Fort of Razin (Berar)
Artist: MacKenzie, Colin (1754-1821)
Water-colour painting of the fort of Razin (Raisen) by Colin MacKenzie (1754-1821) in 1809. Inscribed on the front in ink is: 'Sketch of Razeen in Berar 1809.'
Raisen Fort is located in Madhya Pradesh, Central India, at the northern end of the Vindhya Hills with the town lying below it. Little is known of the foundation of the fort however the name appears to be a corruption of Rajavasini or the ‘royal residence’. The wall is constructed of massive sandstone blocks and is pierced by nine gates. Inside are numerous ruins and a few buildings including three Hindu palaces and a mosque. In the 16th century Raisen was the stronghold of Silhari a Gahlot Rajput. After his death it was held by Puran Mal, a guardian to Pratap Singh, the infant grandson of Silhari.
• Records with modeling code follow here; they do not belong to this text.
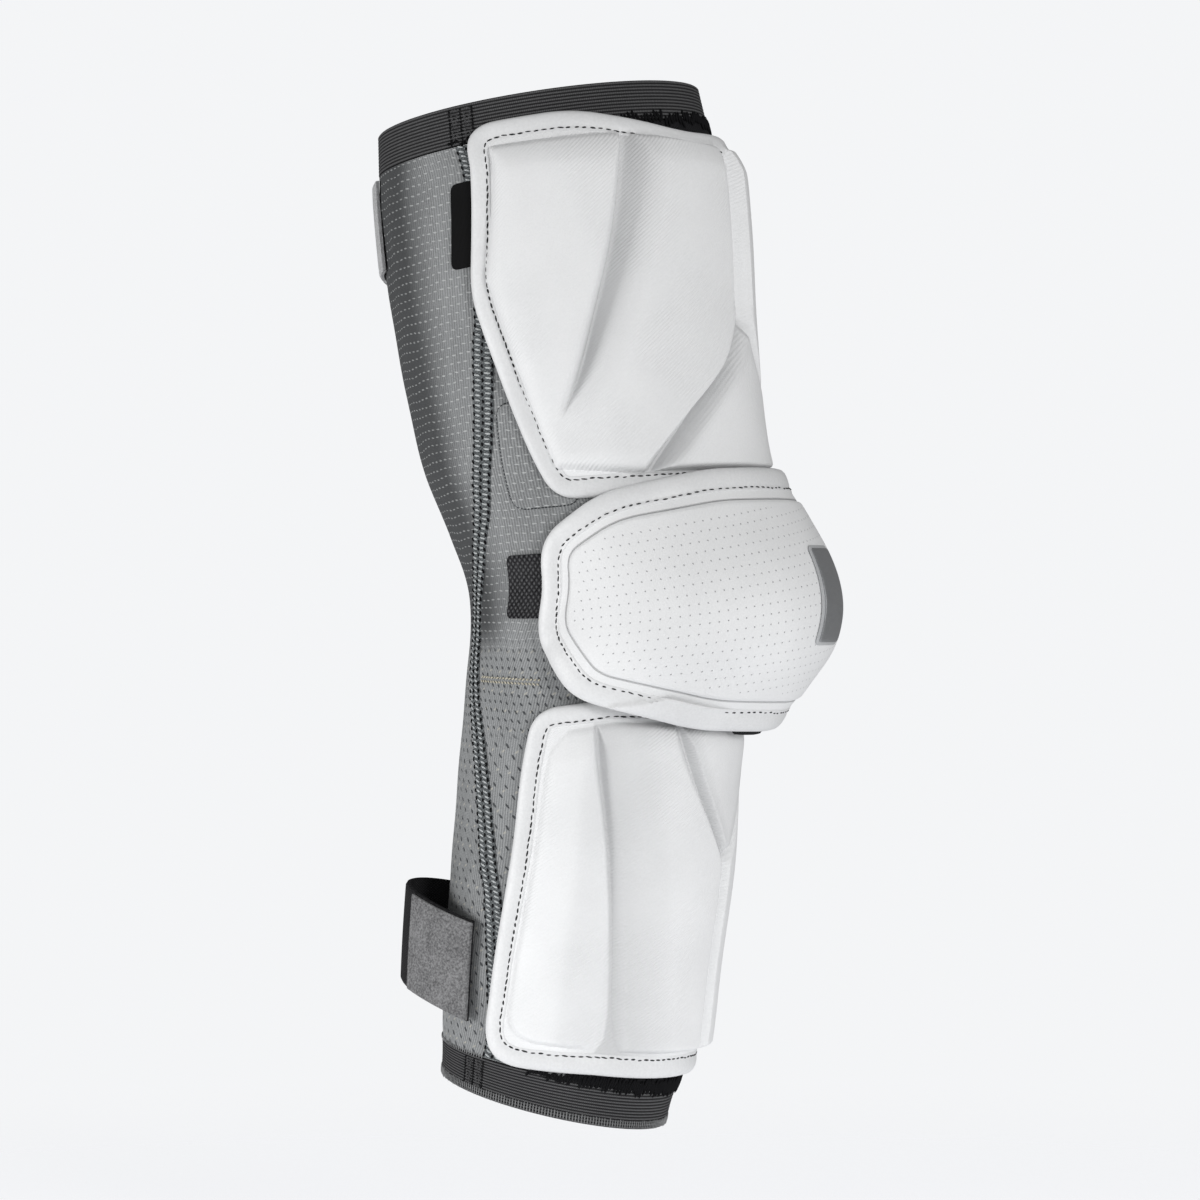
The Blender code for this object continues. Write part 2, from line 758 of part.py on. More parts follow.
def make_elbow():
    cap = {"outline": ELBOW_OUTLINE, "corners": ELBOW_CORNERS, "grid": ELBOW_GRID}
    plan = outline_plan(ELBOW_OUTLINE, ELBOW_CORNERS, BINDING_WIDTH + SEAM_GAP)
    shell = bent_solid("elbow_cap", ELBOW_GRID, plan, elbow_inner_level, elbow_level)
    add_object("elbow_cap", shell, CAP_WHITE, 0.5)
    edge = binding_solid("elbow_binding", cap, elbow_inner_level, elbow_level)
    add_object("elbow_binding", edge, CAP_WHITE, 0.45)
    plan = outline_plan(ELBOW_OUTLINE, ELBOW_CORNERS, PAD_INSET)
    pad = bent_solid("elbow_pad", PAD_GRID, plan, pad_floor, pad_level)
    add_object("elbow_pad", pad, BLACK, 0.9)


def make_straps():
    route = BICEP_STRAP
    ends = (route[0][0], route[-1][0])
    columns = BICEP_STRAP_COLUMNS
    band = strap_solid("bicep_strap", columns, route, BICEP_STRAP_WIDTH, *ends, 0.0, STRAP_WALL)
    add_object("bicep_strap", band, TAPE_GREY, 0.9)
    route = FOREARM_STRAP
    ends = (route[0][0], route[-1][0])
    columns = FOREARM_STRAP_COLUMNS
    band = strap_solid("forearm_strap", columns, route, FOREARM_STRAP_WIDTH, *ends, 0.0, STRAP_WALL)
    add_object("forearm_strap", band, WEBBING_BLACK, 0.8)
    ends = (route[0][0], PATCH_END_ANGLE)
    lift = STRAP_WALL + SEAM_GAP
    columns = PATCH_COLUMNS
    band = strap_solid("forearm_patch", columns, route, FOREARM_PATCH_WIDTH, *ends, lift, PATCH_WALL)
    add_object("forearm_patch", band, PATCH_GREY, 0.95)


def make_webbing():
    for name, side in (("elbow_webbing_near", 1.0), ("elbow_webbing_far", -1.0)):
        def plan(across, up, side=side):
            around = WEBBING_START + 0.5 * (across + 1.0) * (WEBBING_END - WEBBING_START)
            return (side * around, WEBBING_BOTTOM + 0.5 * (up + 1.0) * (WEBBING_TOP - WEBBING_BOTTOM))

        inner, outer = WEBBING_LEVELS
        mesh = bent_solid(name, WEBBING_GRID, plan, flat_level(inner), flat_level(outer))
        add_object(name, mesh, WEBBING_BLACK, 0.75)


def make_tag():
    side_edge = outline_edges(BICEP_OUTLINE, BICEP_CORNERS, -TAG_GAP)[1][1]
    side = [(height, around) for around, height in side_edge]

    def plan(across, up):
        height = TAG_BOTTOM + 0.5 * (up + 1.0) * (TAG_TOP - TAG_BOTTOM)
        start = read_rows(side, height, False)[0]
        return (start + 0.5 * (across + 1.0) * TAG_WIDTH, height)

    inner, outer = TAG_LEVELS
    mesh = bent_solid("side_tag", TAG_GRID, plan, flat_level(inner), flat_level(outer))
    add_object("side_tag", mesh, TAG_BLACK, 0.6)


def make_badge():
    def inner(around, height):
        return elbow_level(around, height) + SEAM_GAP

    def outer(around, height):
        return inner(around, height) + BADGE_WALL

    plan = outline_plan(BADGE_OUTLINE, BADGE_CORNERS, 0.0)
    mesh = bent_solid("elbow_badge", BADGE_GRID, plan, inner, outer)
    add_object("elbow_badge", mesh, PEWTER, 0.35, 0.8)


def main():
    for item in list(bpy.data.objects):
        bpy.data.objects.remove(item, do_unlink=True)
    parts = bpy.data.collections.new(PARTS)
    bpy.context.scene.collection.children.link(parts)
    make_sleeve()
    make_front_panel()
    make_cuffs()
    make_moulded_cap("bicep", BICEP_CAP, bicep_level, BICEP_BASE)
    make_moulded_cap("forearm", FOREARM_CAP, forearm_level, FOREARM_BASE)
    make_elbow()
    make_webbing()
    make_straps()
    make_tag()
    make_badge()


main()
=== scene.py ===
# Lacrosse arm pad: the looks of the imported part, for Blender 4.5.
# Lengths in the tables are millimetres. "Around" is the distance round the arm from its
# front line, and "height" runs up the upper arm.
import math

import bmesh
import bpy
import numpy as np
from mathutils import Matrix, Vector


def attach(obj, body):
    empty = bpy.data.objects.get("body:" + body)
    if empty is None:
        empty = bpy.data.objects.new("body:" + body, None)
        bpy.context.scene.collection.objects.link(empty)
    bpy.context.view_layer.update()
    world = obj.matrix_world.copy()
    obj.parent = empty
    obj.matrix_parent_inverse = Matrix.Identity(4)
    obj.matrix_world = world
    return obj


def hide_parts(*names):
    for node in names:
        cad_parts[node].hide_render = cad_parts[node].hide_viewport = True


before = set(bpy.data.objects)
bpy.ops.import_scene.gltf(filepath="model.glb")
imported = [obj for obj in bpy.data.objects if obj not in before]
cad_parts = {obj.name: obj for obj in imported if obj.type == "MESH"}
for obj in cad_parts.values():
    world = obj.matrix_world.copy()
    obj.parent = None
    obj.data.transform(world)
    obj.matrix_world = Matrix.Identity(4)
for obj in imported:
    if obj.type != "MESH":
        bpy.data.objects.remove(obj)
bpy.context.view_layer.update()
millimetre = 0.001
print("frame loaded")

# The arm under the sleeve: height, shift to the back, half width, half depth, tilt in degrees.
arm = {
    "sections": (
        (-186.0, 26.0, 37.5, 40.5, -14.0), (-170.0, 23.5, 38.5, 41.5, -12.5),
        (-155.0, 20.5, 40.5, 44.0, -9.0), (-123.0, 17.5, 41.5, 45.3, -6.0),
        (-88.0, 13.5, 42.5, 46.4, -5.0), (-56.0, 10.5, 43.0, 46.6, -4.0),
        (-30.0, 6.5, 44.5, 48.0, -2.0), (0.0, 1.0, 47.0, 52.0, 1.0),
        (25.0, 6.0, 48.5, 54.5, 4.0), (50.0, 14.0, 50.0, 56.5, 7.0),
        (85.0, 20.0, 52.0, 59.0, 8.5), (120.0, 24.0, 53.5, 61.0, 8.5),
        (148.0, 27.0, 53.5, 61.0, 8.5), (160.0, 29.0, 52.0, 59.5, 8.5),
        (178.0, 31.5, 50.5, 57.5, 8.5),
    ),
}


def clamp(value, low=0.0, high=1.0):
    return np.minimum(np.maximum(value, low), high)


def smoothStep(value):
    share = clamp(value)
    return share * share * (3.0 - 2.0 * share)


def softWall(value):  # steep at its foot and level at its head
    return 1.0 - (1.0 - clamp(value)) ** 2


def softMin(first, second, blend):  # the lower of two, with the crease between them rounded
    share = clamp(0.5 + 0.5 * (second - first) / blend)
    return second + (first - second) * share - blend * share * (1.0 - share)


def roundDrop(share):  # how far a rounded edge falls, by its share of the way in from the rim
    return 1.0 - np.sqrt(1.0 - (1.0 - clamp(share)) ** 2)


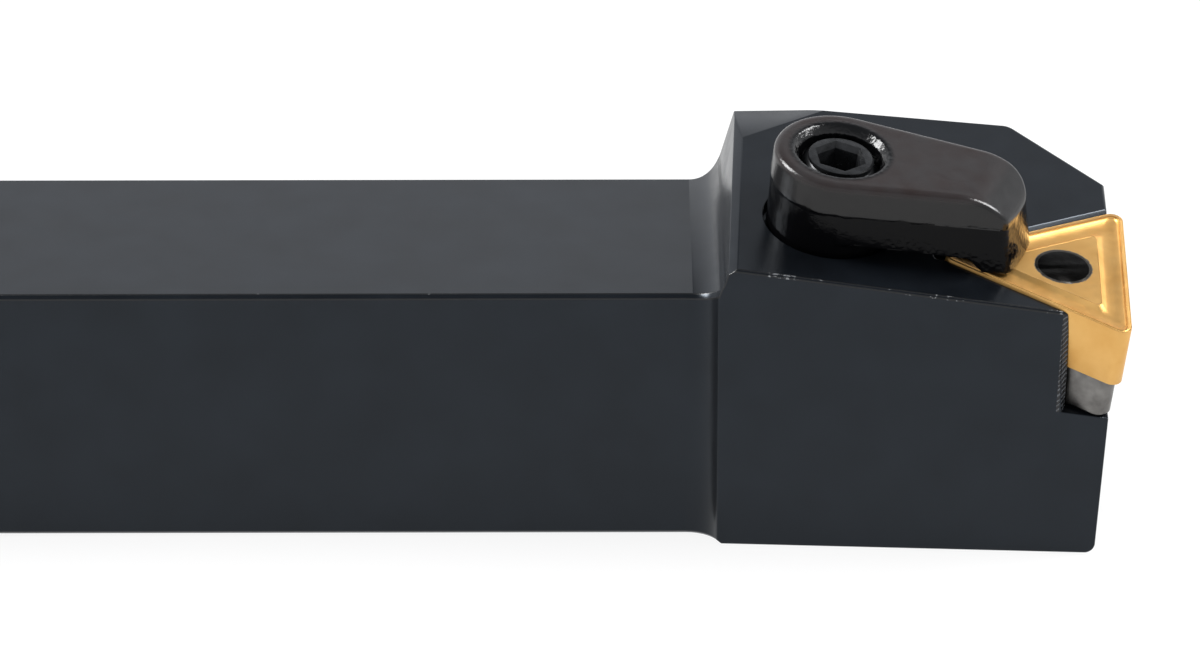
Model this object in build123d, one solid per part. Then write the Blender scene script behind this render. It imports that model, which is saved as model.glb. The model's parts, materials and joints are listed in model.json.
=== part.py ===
from build123d import *
from math import acos, cos, pi, radians, sin, sqrt, tan
import os

# Turning tool holder: a square shank with an offset head that clamps a three-cornered insert.
#
# Millimetres. X runs along the shank towards the cutting edge, Y across it and Z up. The origin is
# the middle of the shank's bottom face. The tip stands out past the shank's -Y side, the near side.
#
# Insert, shim, clamp and the head's top share one tilted frame, the rake frame, which hangs from
# the cutting tip: its x runs towards the end of the tool and its z is square to the insert.

# Whole tool
OVERALL_LENGTH = 125.0  # shank's rear face to cutting tip
SHANK_WIDTH = 20.0
SHANK_HEIGHT = 20.0
SHANK_EDGE = 0.3  # chamfer along the shank's four long edges
HEAD_REACH = 31.6  # end of the shank proper to cutting tip
TIP_OFFSET = 24.9  # shank's far side to cutting tip
TIP_DROP = 0.5  # shank's top down to the cutting tip

# Rake frame
RAKE_ALONG = 6.4  # degrees down towards the end of the tool
RAKE_ACROSS = 8.4  # degrees down towards the near side
EDGE_TURN = -1.4  # degrees from square of the cutting edge, in the rake frame

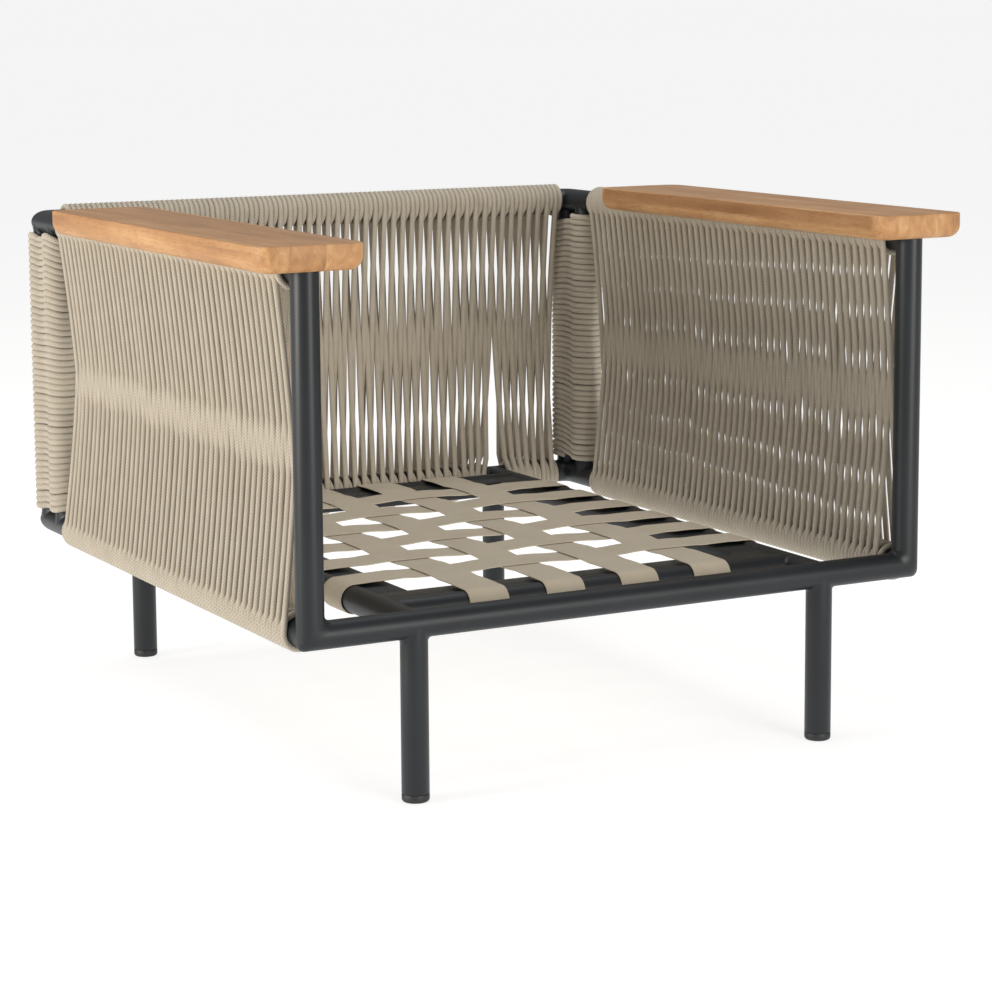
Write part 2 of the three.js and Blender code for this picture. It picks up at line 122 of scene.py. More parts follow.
# Floor: matt pale sheet lit from within, as a light table is, with the faintest mottle.
FLOOR_RADIUS = 60.0
floor_paint, tree = new_material("matt_pale_floor")
where = add(tree, "TexCoord")
mottle = add(tree, "TexNoise", {"Vector": (where, "Object"), "Scale": 3.0, "Detail": 3.0})
shade = add(tree, "ValToRGB", {"Fac": (mottle, "Fac")})
shade.color_ramp.elements[0].color = srgb("A0A09F")
shade.color_ramp.elements[1].color = srgb("A6A6A5")
skin = add(tree, "BsdfPrincipled", {
    "Base Color": (shade, "Color"), "Roughness": 0.9, "Specular IOR Level": 0.2,
    "Emission Color": srgb("FFFFFF"), "Emission Strength": 0.78})
add(tree, "OutputMaterial", {"Surface": (skin, "BSDF")})
bm = bmesh.new()
bmesh.ops.create_circle(bm, cap_ends=True, segments=96, radius=FLOOR_RADIUS)
mesh = bpy.data.meshes.new("floor")
bm.to_mesh(mesh)
bm.free()
mesh.materials.append(floor_paint)
floor = bpy.data.objects.new("floor", mesh)
bpy.context.scene.collection.objects.link(floor)

# ---- Welded frame: front posts, rails and upper ring ------------------------------------------
# Aluminium tube 30 mm across, mitred at the corners, welded and ground smooth, then powder
# coated. One closed run goes up the front posts, back under the armrests and round the back.
X_POST = 0.376
Y_FRONT = -0.390
Y_BACK = 0.390
Z_LOW = 0.191
Z_HIGH = 0.568
TUBE = 0.015  # tube radius
TUBE_SIDES = 48
GRIND = 0.007  # rounding left at a mitred corner
WELD = 0.0055  # leg of a weld fillet
AXES = {"X": Vector((1, 0, 0)), "Y": Vector((0, 1, 0)), "Z": Vector((0, 0, 1))}

# Powder coat, satin charcoal: polyester over metal, so the gloss is a plastic's, broken by a
# fine orange peel about 1.5 mm across. Drawn at 2 mm so that it shows.
powder_coat, tree = new_material("satin_charcoal_powder_coat")
where = add(tree, "TexCoord")
peel = add(tree, "TexNoise", {"Vector": (where, "Object"), "Scale": 500.0, "Detail": 2.0})
cloud = add(tree, "TexNoise", {"Vector": (where, "Object"), "Scale": 9.0, "Detail": 4.0})
shade = add(tree, "ValToRGB", {"Fac": (cloud, "Fac")})
shade.color_ramp.elements[0].position = 0.35
shade.color_ramp.elements[0].color = srgb("15191C")
shade.color_ramp.elements[1].position = 0.68
shade.color_ramp.elements[1].color = srgb("1C2125")
gloss = add(tree, "MapRange", {"Value": (cloud, "Fac"), "To Min": 0.36, "To Max": 0.46})
relief = add(tree, "Bump", {"Height": (peel, "Fac"), "Strength": 0.12, "Distance": 0.0003})
skin = add(tree, "BsdfPrincipled", {
    "Base Color": (shade, "Color"), "Roughness": (gloss, "Result"), "Normal": (relief, "Normal"),
    "IOR": 1.5, "Specular IOR Level": 0.4})
add(tree, "OutputMaterial", {"Surface": (skin, "BSDF")})


def finish_piece(bm, name, material, nodes, sharp=40.0):
    """Makes the bmesh a smooth-shaded piece on the chair's one body, in place of CAD nodes."""
    mesh = bpy.data.meshes.new(name)
    bm.to_mesh(mesh)
    bm.free()
    mesh.materials.append(material)
    mesh.shade_smooth()
    mesh.set_sharp_from_angle(angle=radians(sharp))
    piece = bpy.data.objects.new(name, mesh)
    bpy.context.scene.collection.objects.link(piece)
    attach(piece, "root")
    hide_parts(*nodes)
    return piece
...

In 1543 Puran Mal incurred the enmity of Sher Shah and the fort was attacked. After a prolonged and strenuous resistance Puran Mal surrendered on a promise of honourable treatment but was promptly murdered and his family sent into slavery. Raisen then became part of Shujaat Khan’s territory and subsequently under Akbar was the chief town of a governor in the province of Malwa.